離島留学 生徒中心の支援を 長崎・壱岐で検討部会 態勢構築へ県教委が支援組織など提案

離島留学の在り方を話し合った検討部会=壱岐市石田町、石田農村環境改善センター

 長崎県と壱岐市の離島留学制度の課題や対策を議論する検討部会がこのほど、壱岐市内で開かれた。留学生を中心に据えた支援態勢を構築するため、県教委は同制度の目的の再定義や、求める生徒像、支援組織について提案。県立壱岐高のスクールカウンセラーを1人増員し2人態勢にするとした。
 県教委は、同校に留学した県外生徒が行方不明となり死亡した事案を受け、有識者らと同制度の課題を考える「これからの離島留学検討委員会」を4月に設置。壱岐、対馬、五島の3市に各検討部会を設け、課題を検証している。
 この日、壱岐市では3回目の会合が開かれ、県や市の関係者、地域団体、有識者、里親代表らが出席。県教委は同制度の再定義について「将来にわたり、里親、友人、島民とのぬくもりのある交流を生み出すことを目的とする」とした。
 求める生徒像については▽学校の特色をしっかりと理解している▽目的意識を持ち意欲がある▽集団生活に必要となる協調性や自立心が備わった生徒-とした。
 組織態勢については▽高校、県市、教委などでつくる離島留学推進協議会▽高校、市、教委、スクールカウンセラー、社会福祉士らでつくる離島留学支援会議▽保護者、里親、学校、市などでつくる里親連絡協議会の設置-を提案した。
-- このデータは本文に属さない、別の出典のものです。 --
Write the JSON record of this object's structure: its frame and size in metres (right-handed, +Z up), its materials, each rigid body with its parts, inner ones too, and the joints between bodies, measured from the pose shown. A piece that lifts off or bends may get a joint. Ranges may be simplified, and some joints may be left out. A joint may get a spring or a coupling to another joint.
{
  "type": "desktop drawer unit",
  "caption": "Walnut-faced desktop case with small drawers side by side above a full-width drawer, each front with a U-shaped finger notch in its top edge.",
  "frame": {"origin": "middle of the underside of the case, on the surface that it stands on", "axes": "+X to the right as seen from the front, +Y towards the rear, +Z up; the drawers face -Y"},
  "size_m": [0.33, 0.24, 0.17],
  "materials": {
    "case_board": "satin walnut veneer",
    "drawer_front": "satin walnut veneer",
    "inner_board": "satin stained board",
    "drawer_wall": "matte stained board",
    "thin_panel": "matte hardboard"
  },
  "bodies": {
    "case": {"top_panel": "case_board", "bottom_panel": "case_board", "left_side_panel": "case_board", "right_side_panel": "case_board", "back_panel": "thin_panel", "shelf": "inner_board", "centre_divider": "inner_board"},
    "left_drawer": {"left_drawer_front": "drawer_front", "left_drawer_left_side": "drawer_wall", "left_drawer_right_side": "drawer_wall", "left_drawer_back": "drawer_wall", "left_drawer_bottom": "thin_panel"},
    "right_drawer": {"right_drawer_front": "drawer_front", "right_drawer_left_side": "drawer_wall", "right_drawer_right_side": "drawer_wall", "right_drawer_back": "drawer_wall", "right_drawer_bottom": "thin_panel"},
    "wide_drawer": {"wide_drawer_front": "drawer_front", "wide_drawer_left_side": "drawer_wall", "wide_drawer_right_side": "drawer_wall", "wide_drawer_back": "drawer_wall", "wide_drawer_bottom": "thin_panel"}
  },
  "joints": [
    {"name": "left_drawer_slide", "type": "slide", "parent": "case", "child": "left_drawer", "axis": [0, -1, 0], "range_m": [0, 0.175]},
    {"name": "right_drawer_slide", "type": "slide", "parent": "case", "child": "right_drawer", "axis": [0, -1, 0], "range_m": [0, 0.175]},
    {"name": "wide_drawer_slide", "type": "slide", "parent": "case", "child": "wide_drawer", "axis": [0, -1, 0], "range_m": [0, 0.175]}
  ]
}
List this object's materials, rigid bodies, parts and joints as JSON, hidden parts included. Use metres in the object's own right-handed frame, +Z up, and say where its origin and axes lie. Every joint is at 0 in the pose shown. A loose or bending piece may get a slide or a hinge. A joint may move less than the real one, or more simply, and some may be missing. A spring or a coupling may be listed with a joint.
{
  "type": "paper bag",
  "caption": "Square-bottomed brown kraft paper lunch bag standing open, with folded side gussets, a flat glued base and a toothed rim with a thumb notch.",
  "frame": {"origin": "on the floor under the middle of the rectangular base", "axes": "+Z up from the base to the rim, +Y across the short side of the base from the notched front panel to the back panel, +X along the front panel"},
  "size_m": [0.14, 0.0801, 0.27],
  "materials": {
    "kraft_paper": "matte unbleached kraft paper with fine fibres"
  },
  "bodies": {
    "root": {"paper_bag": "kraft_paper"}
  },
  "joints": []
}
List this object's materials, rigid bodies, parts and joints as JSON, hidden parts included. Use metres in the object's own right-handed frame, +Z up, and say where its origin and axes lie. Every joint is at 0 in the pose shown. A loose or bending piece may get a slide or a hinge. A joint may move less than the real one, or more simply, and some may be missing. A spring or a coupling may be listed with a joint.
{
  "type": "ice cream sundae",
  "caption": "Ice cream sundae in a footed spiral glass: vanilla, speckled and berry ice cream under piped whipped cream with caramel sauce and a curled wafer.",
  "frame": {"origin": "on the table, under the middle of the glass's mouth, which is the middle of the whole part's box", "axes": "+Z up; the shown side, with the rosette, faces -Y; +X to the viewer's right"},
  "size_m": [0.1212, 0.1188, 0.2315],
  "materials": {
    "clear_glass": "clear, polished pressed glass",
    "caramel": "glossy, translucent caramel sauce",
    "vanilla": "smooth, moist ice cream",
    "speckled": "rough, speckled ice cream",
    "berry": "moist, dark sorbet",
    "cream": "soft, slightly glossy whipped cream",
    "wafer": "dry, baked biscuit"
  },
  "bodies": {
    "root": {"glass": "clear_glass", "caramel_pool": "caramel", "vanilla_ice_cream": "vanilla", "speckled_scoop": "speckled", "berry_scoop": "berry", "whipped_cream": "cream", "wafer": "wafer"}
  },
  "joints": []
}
 アンケートや聞き取りでは課題が浮かび上がっており、生徒のSOSをキャッチするための相談態勢や里親選定、生徒の受け入れ環境整備などについても話し合った。対策などは県の検討委員会に報告し、8月下旬ごろ結果が公表される。
 小中学生を対象にした市の留学制度「いきっこ留学」については、市教委が離島留学コーディネーター2人を加え9月以降、生徒の支援態勢づくりなどを協議する。